Passamos por balsas carregadas de troncos, achamos cartuchos de armas pesadas na mata, pilhas de sacos plásticos de sal usados para conservar carnes. Me surpreendia o conhecimento de Bruno, sua generosidade e a forma simples com que dividia o que sabia, o que havia acumulado e aprendido com os povos indígenas. Avançávamos pela floresta, onde coisas simples, como se sentar para descansar um pouco, não é algo trivial. O solo, além de úmido, é tomado por vida de todo tipo, insetos, formigas. É alívio encontrar um pedaço de tronco onde se possa apoiar.

Por isso, era engraçado – e bom – ver Bruno passeando na cidade. Ele tinha se mudado para a capital federal para liderar, na Funai, as ações de proteção do povo pelo qual sempre lutou. Nas salas da autarquia, ele logo percebeu que, em sua luta, havia sido isolado pelo governo.

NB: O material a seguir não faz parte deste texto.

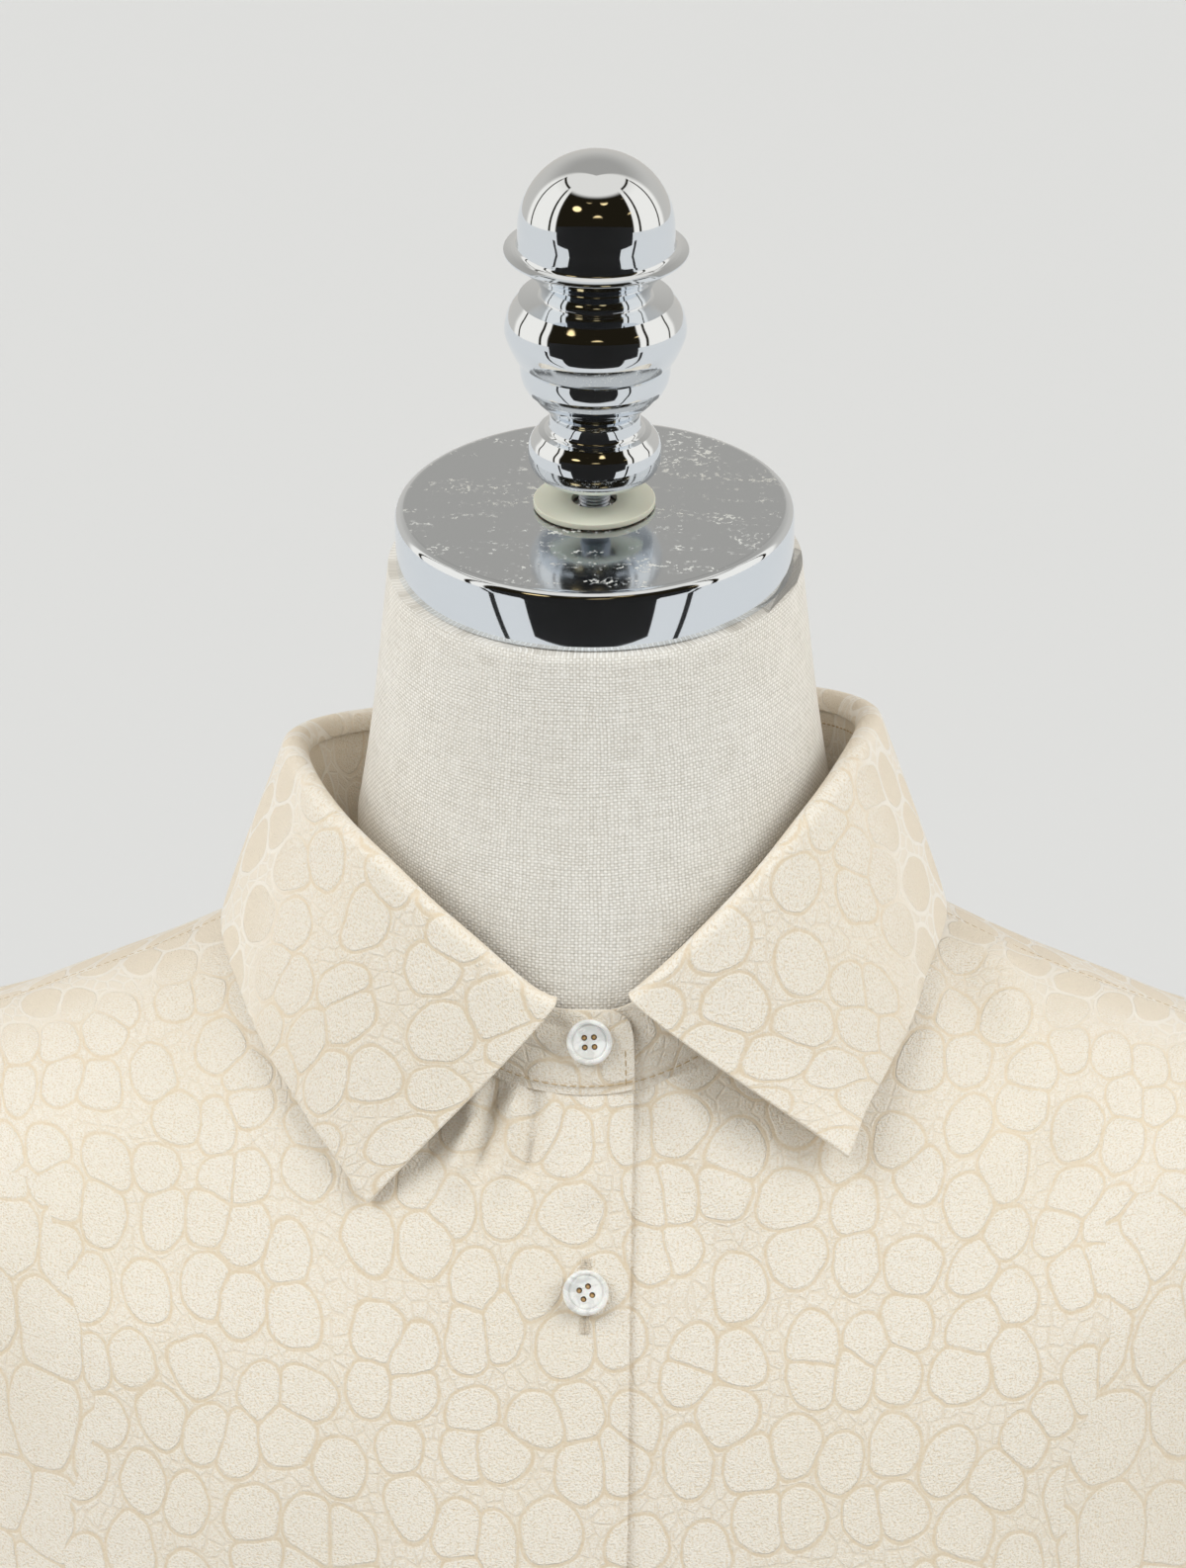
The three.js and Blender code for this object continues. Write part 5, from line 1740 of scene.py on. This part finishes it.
class BLOUSE_OT_sewing(BlouseOperator):
    """Sews the seams' edge stitching, the hems and the buttonholes"""

    bl_idname = "blouse.sewing"
    bl_label = "Stitching and buttonholes"

    def execute(self, context):
        cloth = context.scene.blouse_cloth
        rows = {
            "stand_stitches": self.stand_marks(),
            "yoke_stitches": self.yoke_marks(),
            "hem_stitches": self.hem_marks(),
            "cuff_stitches": self.cuff_marks(),
            "buttonholes": self.buttonhole_marks(),
        }
        for name, marks in rows.items():
            thread = worked_material(cloth) if name == "buttonholes" else thread_material(cloth)
            finish_mesh(stitches(name, marks, thread), name, "satin")
        return {"FINISHED"}

    def stand_marks(self):
        outer, angle, lifts = stand_grid()
        outwards = unit(stack(np.cos(angle), np.sin(angle), 0.0))
        # Along the neck seam, round the front ends, inside the top edge, and down both ends
        marks = stitch_row(stand_point(angle, 0.06, lifts[0]), outwards)
        for end in (slice(2, 60), slice(-60, -2)):
            marks += stitch_row(outer[-1, end] - stack(0, 0, 1.5), outwards[end])
        inside = outer[-1] - outwards * 1.3 - stack(0, 0, 3.2)
        marks += stitch_row(inside[::-1], -outwards[::-1], radius=0.24)
        for column in (3, -4):
            path = outer[1:-6, column]
            marks += stitch_row(path, np.broadcast_to(outwards[column], path.shape))
        return marks

    def yoke_marks(self):
        s = np.linspace(0.45, SHOULDER - 0.04, 60)
        turn = angle_at_y(1.8, s)
        _, (back, back_s) = yoke_and_back_grids()
        marks = []
        for angle, rings in ((turn, s), (np.pi - turn, s), (back[0], back_s[0] - 0.07)):
            marks += stitch_row(*row_on_body(angle, rings, 0.0), radius=0.16)
        return marks

    def hem_marks(self):
        _, back = yoke_and_back_grids()
        marks = []
        for angle, s, lift in (front_grid(True), front_grid(False), (*back, np.zeros(back[0].shape))):
            marks += stitch_row(*row_on_body(angle[-1, 1:-1], s[-1, 1:-1] - 0.12, lift[-1, 1:-1]))
        return marks

    def cuff_marks(self):
        marks = []
        for mirrored in (False, True):
            for down in (0.035, 0.965):
                along = np.linspace(0.006, 0.994, 260)
                path = cuff_point(cuff_turn(along), down, cuff_lift(along))
                middle = path.mean(axis=0)
                normal = unit((path - middle) * np.array([1, 1, 0]))
                if mirrored:
                    path, normal = mirror_x(path), mirror_x(normal)
                marks += stitch_row(path, normal)
        return marks

    def buttonhole_marks(self):
        aside = np.array([1.0, 0, 0])
        face, normal = stand_button_seat()
        marks = buttonhole(face - stack(3.4, -0.4, 0), aside, normal, 15)
        for angle, s in front_button_turns():
            place, normal = row_on_body(angle, s, LAYER_STEP)
            along = unit(np.cross(normal, aside))
            marks += buttonhole(place - along * 0.6, along, normal, 17)
        face, _, after = cuff_button_seat()
        across = unit(after - face)
        normal = unit(np.cross(UP, across))
        marks += buttonhole(face, across, normal, 15)
        marks += buttonhole(mirror_x(face), mirror_x(across), mirror_x(normal), 15)
        return marks


# The linen's length round the form for each degree, in mm
FORM_TURN_MM = 0.98


class BLOUSE_OT_form(BlouseOperator):
    """Builds the linen cover of the dress form"""

    bl_idname = "blouse.form"
    bl_label = "Form"

    def execute(self, context):
        columns, rows = 145, 191
        turn = np.linspace(0, 2 * np.pi, columns)
        angle, rings = np.meshgrid(turn, np.linspace(0, len(FORM_RINGS["z"]) - 1, rows))
        grid = form_point(angle, rings)
        uv = flat_place(np.degrees(angle) * FORM_TURN_MM, arc(grid, 0))
        faces = grid_faces(rows, columns, flip=faces_in(grid))
        linen = linen_material(context.scene.blouse_form)
        cover = new_mesh("form_cover", grid.reshape(-1, 3), faces, linen, {"cloth": uv.reshape(-1, 2)})
        take(cover)
        open_mesh()
        bpy.ops.mesh.remove_doubles(threshold=0.01 * MM)
        bpy.ops.mesh.select_all(action="DESELECT")
        bpy.ops.mesh.select_non_manifold()
        bpy.ops.mesh.edge_face_add()
        close_mesh()
        self.close(cover)
        finish_mesh(cover, "form_cover", "linen", "form_torso")
        return {"FINISHED"}

    def close(self, cover):
        """Fills the neck's cut and the bottom, and turns every face outwards."""
        mesh = bmesh.new()
        mesh.from_mesh(cover.data)
        bmesh.ops.holes_fill(mesh, edges=[edge for edge in mesh.edges if edge.is_boundary])
        bmesh.ops.recalc_face_normals(mesh, faces=mesh.faces)
        mesh.to_mesh(cover.data)
        mesh.free()


# The washer's radius, bore radius and height, and the stud's radius
WASHER = (15.4, 5.6, 1.6)
STUD_RADIUS = 4


class BLOUSE_OT_neck(BlouseOperator):
    """Builds the cap, washer, stud and finial on the form's neck"""

    bl_idname = "blouse.neck"
    bl_label = "Cap and finial"

    def execute(self, context):
        form = context.scene.blouse_form
        cap = turned(rounded_rim(CAP_RADIUS, CAP_HEIGHT, 0.6, 2.4), cap_material(form), 192, 30)
        self.crown(cap)
        washer = self.ring(*WASHER, nylon_material(form))
        stud = turned(thread_outline(STUD_RADIUS, FINIAL_LIFT - 3 * FIT_GAP), zinc_material(), 40, 20)
        finial = turned(finial_outline(), chrome_material(form), 128, 24)
        pieces = (
            (cap, up_neck(FIT_GAP), "cap", "chrome", "neck_cap"),
            (washer, up_neck(FIT_GAP * 2 + CAP_HEIGHT), "washer", "nylon", "finial_washer"),
            (stud, finial_axis(FIT_GAP * 1.5), "stud", "zinc", "finial_stud"),
            (finial, finial_axis(FINIAL_LIFT), "finial_turning", "chrome", "finial"),
        )
        for piece, place, *names in pieces:
            piece.data.transform(place)
            finish_mesh(piece, *names)
        return {"FINISHED"}

    def crown(self, cap):
        """Insets the cap's flat top, so that its shading stays flat up to the rim."""
        take(cap)
        open_mesh()
        bpy.ops.mesh.select_all(action="DESELECT")
        close_mesh()
        for polygon in cap.data.polygons:
            polygon.select = polygon.center.z > (CAP_HEIGHT - 0.01) * MM and polygon.normal.z > 0.9
        bpy.ops.object.mode_set(mode="EDIT")
        bpy.ops.mesh.inset(thickness=0.5 * MM)
        close_mesh()

    def ring(self, radius, bore, height, material):
        """A washer: a bevelled section spun round Z."""
        clear_selection()
        at = ((radius + bore) / 2 * MM, 0, height / 2 * MM)
        bpy.ops.mesh.primitive_plane_add(size=1, location=at)
        piece = bpy.context.active_object
        open_mesh()
        bpy.ops.transform.resize(value=((radius - bore) * MM, height * MM, 1), center_override=at)
        bpy.ops.transform.rotate(value=math.pi / 2, orient_axis="X", center_override=at)
        bpy.ops.mesh.bevel(offset=0.3 * MM, segments=3, affect="VERTICES")
        close_mesh()
        bpy.ops.object.transform_apply(location=True, rotation=True, scale=True)
        open_mesh()
        bpy.ops.mesh.delete(type="ONLY_FACE")
        bpy.ops.mesh.select_all(action="SELECT")
        bpy.ops.mesh.spin(steps=96, angle=2 * math.pi, center=(0, 0, 0), axis=(0, 0, 1))
        bpy.ops.mesh.select_all(action="SELECT")
        bpy.ops.mesh.remove_doubles(threshold=0.01 * MM)
        bpy.ops.mesh.normals_make_consistent(inside=False)
        close_mesh()
        bpy.ops.object.shade_smooth_by_angle(angle=math.radians(50))
        piece.data.materials.append(material)
        return piece


# Outlines of the base and of the socket over its own foot
BASE_HEIGHT = 30
BASE_OUTLINE = (
    (148.6, 0, 1),
    (149.7, 0.7, 0),
    (150, 2, 0),
    (149.2, 4.6, 0),
    (147, 7, 0),
    (120, 9.6, 0),
    (82, 12, 0),
    (32, 14, 0),
    (28, 16, 0),
    (26, 20, 0),
    (25, 26, 0),
    (23.4, 29.4, 0),
    (22, BASE_HEIGHT, 1),
    (1, BASE_HEIGHT, 1),
)
POLE_RADIUS = 14
SOCKET_HEIGHT = 26
SOCKET_OUTLINE = (
    (18.8, 0, 1),
    (19.7, 0.4, 0),
    (20, 1.4, 0),
    (20.4, 8, 0),
    (22, SOCKET_HEIGHT - 10.7, 0),
    (30, SOCKET_HEIGHT - 7.2, 0),
    (41.2, SOCKET_HEIGHT - 4.7, 0),
    (42, SOCKET_HEIGHT - 3.4, 0),
    (42, SOCKET_HEIGHT, 1),
)


class BLOUSE_OT_stand(BlouseOperator):
    """Builds the round base, the pole and the socket under the form"""

    bl_idname = "blouse.stand"
    bl_label = "Stand"

    def execute(self, context):
        chrome = chrome_material(context.scene.blouse_form)
        foot = BASE_HEIGHT + FIT_GAP
        head = FORM_BOTTOM - SOCKET_HEIGHT - 2 * FIT_GAP
        outlines = {
            "base": (eased_outline(BASE_OUTLINE), 0),
            "pole": (rounded_rim(POLE_RADIUS, head - foot, 0.5, 0.5), foot),
            "socket": (eased_outline(SOCKET_OUTLINE), head + FIT_GAP),
        }
        for node, (outline, height) in outlines.items():
            piece = turned(outline, chrome, 120, 34)
            piece.data.transform(Matrix.Translation((0, 0, height * MM)))
            finish_mesh(piece, f"{node}_turning", "chrome", node)
        return {"FINISHED"}


# The camera's aim and distance in metres, its angles in degrees and its lens in mm
TARGET = Vector((0, -0.030, 0.960))
CAMERA_AWAY = 1.5
CAMERA_YAW = 2.7
CAMERA_ELEVATION = 16
CAMERA_LENS = 136
AIM_UP = 1.147
AIM_ASIDE = -0.019

# The lamps: name, share of the soft light's strength, and the side that each shines from
LAMPS = (
    ("light_left", 1.0, (-0.8, -0.52, 0.72)),
    ("light_right", 0.9, (0.9, -0.48, 0.68)),
)
LAMP_ANGLE = 40
LAMP_COLOUR = (0.9, 0.955, 1.0)

# Dark cards for a painted reflection, in metres: name, across, forward, bottom, top and width
CARDS = (
    ("card_low", 0.0, -0.65, 0.25, 0.8, 1.05),
    ("card_high", 0.0, -0.66, 0.79, 1.25, 1.9),
    ("card_left", -0.6, -0.36, 0.1, 1.0, 0.09),
    ("card_right", 0.6, -0.36, 0.1, 1.0, 0.09),
)


class BLOUSE_OT_stage(BlouseOperator):
    """Builds the floor, the light and the camera"""

    bl_idname = "blouse.stage"
    bl_label = "Stage"

    def execute(self, context):
        stage = context.scene.blouse_stage
        clear_selection()
        bpy.ops.mesh.primitive_circle_add(vertices=96, radius=60, fill_type="NGON", location=(0, 0, 0))
        floor = bpy.context.active_object
        floor.name = "floor"
        floor.data.materials.append(floor_material(stage))
        self.dark_cards()
        context.scene.world = studio_world(stage)
        for name, share, towards in LAMPS:
            self.lamp(name, stage.sun * share, Vector(towards))
        self.camera()
        context.scene.view_settings.view_transform = "Standard"
        return {"FINISHED"}

    def dark_cards(self):
        """Stands dark cards before the form, low down, that only reflections show: a painted reflection of
        a dark room.
        """
        paint = Paint("dark card")
        cloud = paint.noise(paint.place(), 2.0, flat=False)
        black = paint.finish(
            Base_Color=paint.mix(cloud * 0.3, (0.005, 0.005, 0.006), (0.03, 0.03, 0.03)), Roughness=0.9)
        for name, x, y, low, high, width in CARDS:
            clear_selection()
            place = (x, y, (low + high) / 2)
            bpy.ops.mesh.primitive_plane_add(size=1, location=place, rotation=(math.pi / 2, 0, 0))
            card = bpy.context.active_object
            bpy.ops.object.transform_apply(location=True, rotation=True, scale=True)
            open_mesh()
            bpy.ops.transform.resize(value=(width, 1, high - low), center_override=place)
            close_mesh()
            card.name = name
            card.data.materials.append(black)
            for ray in ("camera", "diffuse", "transmission", "volume_scatter", "shadow"):
                setattr(card, f"visible_{ray}", False)

    def lamp(self, name, strength, towards):
        """A broad soft light that shines from one side, and that metal doesn't show."""
        light = bpy.data.lights.new(name, "SUN")
        light.energy = strength
        light.angle = math.radians(LAMP_ANGLE)
        light.color = LAMP_COLOUR
        lamp = bpy.data.objects.new(name, light)
        lamp.rotation_euler = towards.to_track_quat("Z", "Y").to_euler()
        lamp.location = towards * 3
        lamp.visible_glossy = False
        bpy.context.scene.collection.objects.link(lamp)

    def camera(self):
        yaw, lift = math.radians(CAMERA_YAW), math.radians(CAMERA_ELEVATION)
        away = Vector((math.sin(yaw) * math.cos(lift), -math.cos(yaw) * math.cos(lift), math.sin(lift)))
        lens = bpy.data.cameras.new("camera")
        lens.lens = CAMERA_LENS
        lens.sensor_width = 36
        lens.sensor_fit = "AUTO"
        lens.clip_start = 0.05
        lens.clip_end = 300
        camera = bpy.data.objects.new("camera", lens)
        look = away.to_track_quat("Z", "Y").to_matrix().to_4x4()
        for degrees, axis in ((AIM_UP, "X"), (AIM_ASIDE, "Y")):
            look = look @ Matrix.Rotation(math.radians(degrees), 4, axis)
        camera.matrix_world = Matrix.Translation(TARGET + away * CAMERA_AWAY) @ look
        bpy.context.scene.collection.objects.link(camera)
        bpy.context.scene.camera = camera


STEPS = (
    BLOUSE_OT_body,
    BLOUSE_OT_collar,
    BLOUSE_OT_sleeves,
    BLOUSE_OT_form,
    BLOUSE_OT_buttons,
    BLOUSE_OT_sewing,
    BLOUSE_OT_neck,
    BLOUSE_OT_stand,
    BLOUSE_OT_stage,
)
GROUPS = {
    "blouse_cloth": BLOUSE_PG_cloth,
    "blouse_form": BLOUSE_PG_form,
    "blouse_button": BLOUSE_PG_button,
    "blouse_stage": BLOUSE_PG_stage,
}


class BLOUSE_PT_panel(bpy.types.Panel):
    """Lists the sizes, the colours and the steps"""

    bl_label = "Blouse on a dress form"
    bl_idname = "BLOUSE_PT_panel"
    bl_space_type = "VIEW_3D"
    bl_region_type = "UI"
    bl_category = "Blouse"

    def draw(self, context):
        for name in GROUPS:
            box = self.layout.box()
            group = getattr(context.scene, name)
            for key in type(group).__annotations__:
                box.prop(group, key)
        for step in STEPS:
            self.layout.operator(step.bl_idname)


def register():
    for name, group in GROUPS.items():
        bpy.utils.register_class(group)
        setattr(bpy.types.Scene, name, bpy.props.PointerProperty(type=group))
    for made in (*STEPS, BLOUSE_PT_panel):
        bpy.utils.register_class(made)


def unregister():
    for made in (BLOUSE_PT_panel, *reversed(STEPS)):
        bpy.utils.unregister_class(made)
    for name, group in reversed(GROUPS.items()):
        delattr(bpy.types.Scene, name)
        bpy.utils.unregister_class(group)


def main():
    register()
    bpy.ops.blouse.body()
    bpy.ops.blouse.collar()
    bpy.ops.blouse.sleeves()
    bpy.ops.blouse.form()
    bpy.ops.blouse.buttons()
    bpy.ops.blouse.sewing()
    bpy.ops.blouse.neck()
    bpy.ops.blouse.stand()
    bpy.ops.blouse.stage()


if __name__ == "__main__":
    main()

Depois de conseguir organizar uma grande missão no Javari, foi afastado, justamente por fazer seu trabalho.  Deixou as quadras de Brasília, mas seguiu de volta ao Javari, para atuar na defesa dos corubos, dos marubos e maiurunas. Deixou o passeio de fins de semana no Parque Olhos d’Água, para lutar pelas crianças do povo matis, as mulheres canamaris, os guerreiros culinas. Bruno deixou nossos olhos n’água. Ficam a sua obstinação, seu exemplo, sua luta.